I could say the same thing. I do not write allegory, nor do I preach, and nothing in my fiction has a one-to-one Christian counterpart. For example, my world of Lugon has a Creator, Xiarch. Xiarch is most certainly not a stand in for the God of the Bible, YHWH. They do share many common traits – they are both good, benevolent Creators, the both speak Power, etc., they also have multiple key differences. Most importantly, there is no redemption story, as there is in the Scriptures with The Messiah / Christ. Sure, characters may have personal redemptive narratives, but there is no global debt being paid. In fact, religion in my first several books plays a very minor role, and that is due to another key difference between Xiarch and the one true God. Xiarch may try to provide guidance for how the peoples of Lugon can return to what they were meant for, he himself does not dwell among them – ever. His attempts to reach them are much less direct, and less impactful, than what the God shows throughout Scripture.
And yet, rather than saying I’m a writer who happens to be a Christian, I would say that I’m a Christian who happens to write.
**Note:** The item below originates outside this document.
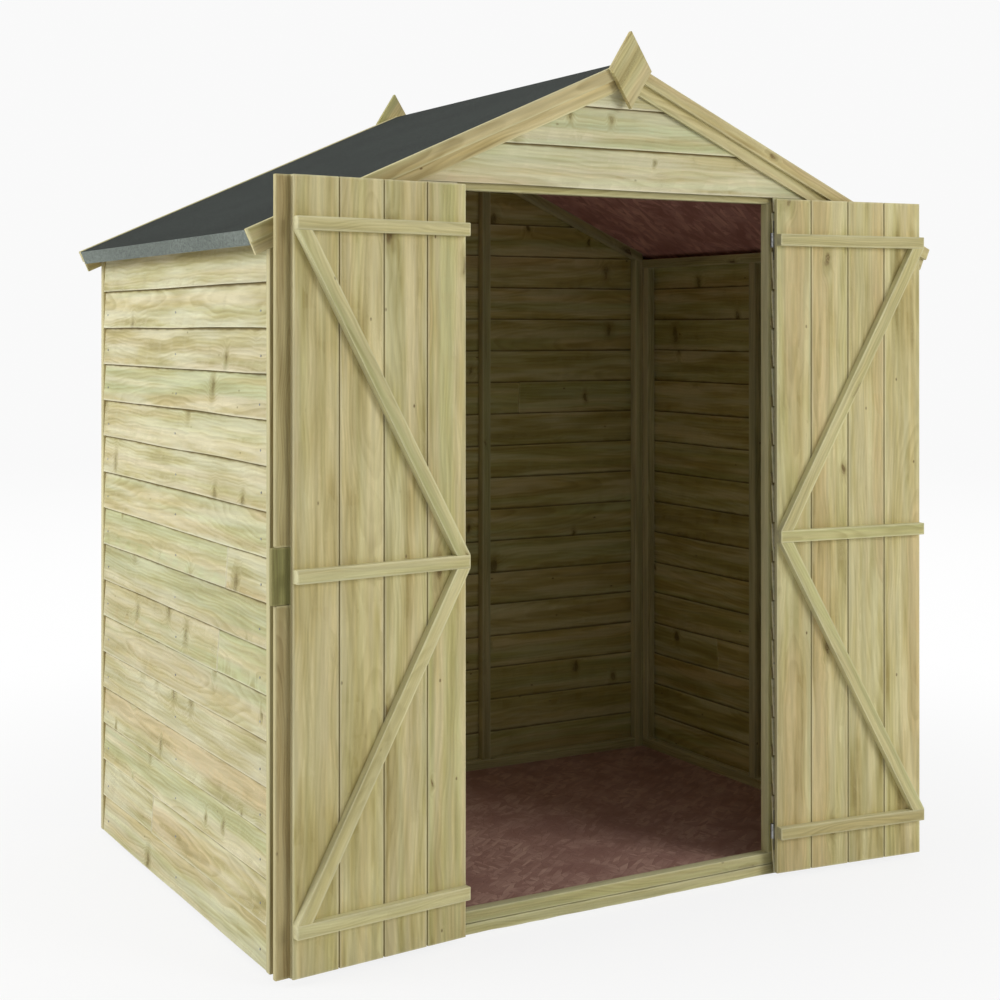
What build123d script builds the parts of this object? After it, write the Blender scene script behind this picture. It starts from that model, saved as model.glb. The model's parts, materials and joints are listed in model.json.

But rather than creating allegories like CS Lewis did with the Chronicles of Narnia, my view of writing is much more akin to Tolkien’s. Yes, my faith certainly influences my writing, and those who understand the Christian faith will probably pick up certain spiritual truths taught by Christ, but I am deliberately avoiding preaching. If my main purpose in the narratives I taught was to preach, I would be standing up giving sermons (since that would be much more efficient), not typing from my home on a computer. This leads into the next part of why I write.
I Want to Echo the Themes of the Great Story.
You see, a preacher compels you to immediately consider the implications of their message – to either accept or reject their message. But there are two ways the world, and people, can testify to God.
In Christian teaching, there are two types of revelation: General and Special. Preaching would be under Special. It is a direct message to those who are open to receive it. It is what is necessary to live in harmony with God and live a life that is pleasing to him. General is what can be found throughout the world. The universe is orderly (which is why we can study it scientifically – it follows set rules and patterns), which reflects God’s order and control. We see the beauty of the natural world, and it reflects a Creator who loves beauty. These things testify to their Creator, and their effect is to drive us to look for him. General Revelation is meant to spark a desire for Special Revelation.
While the natural world does reflect God, General Revelation can also be found in humanity, though in a much more broken way (this, by Christian teaching, is due to the effects of Sin, but that’s a whole other article). My stories I hope to fall under this. The Truths of the world – both the Goodness of the Creator we were made in, as well as our evil from our fall – rather than preaching about it, will simply be on display. The fabric – the conflicts, both global and personal, the heroes, the villains, and everyone in-between, will be informed based on my understanding of the Truth as I have been made to understand it thus far. And, just as God cares for the needs of all people, whether they recognize him or not (“he sends the rain on the unrighteous and the righteous alike”), my stories are meant to appeal to all people, but it is my sincere hope that the characters, themes, and all parts drive people to want to know more – and hopefully, recognize the Truth when they see it. As Jewel said in The Last Battle when he saw the new Narnia, he exclaimed (paraphrase), “This is the land I have been looking for all my life, though I never knew it till now. The reason why we loved the old Narnia is that it sometimes looked a little like this!” Or, as Tolkien called our creations, an “echo”. Instead of preaching to people who do not wish to be lectured, I want to entertain all people. But it is my sincere hope that my echoes allow people when, whoever is called to preach to them does so, for their heart to leap and that parts of my story (and a host of others) that they’ve read, they go, “This is the Great Story! And I can join it! Every other story I liked was because it had parts of it like this one!”
That’s not to say I won’t ever write an overtly spiritual book. I am working on my memoirs, and I have often contemplated writing books to address misconceptions about the Christian teachings on many things (sadly, the misconception is often our own fault, as we Christians do not always live up to what we have been called). But when I do so, it will always be through works of non-fiction. My fiction is meant to be entertaining and appealing to anyone.
So, I invite you all to listen to my echoes. When I hit a sour note, call me out on it. And if I ever reach a moment of brilliance, I hope you love it!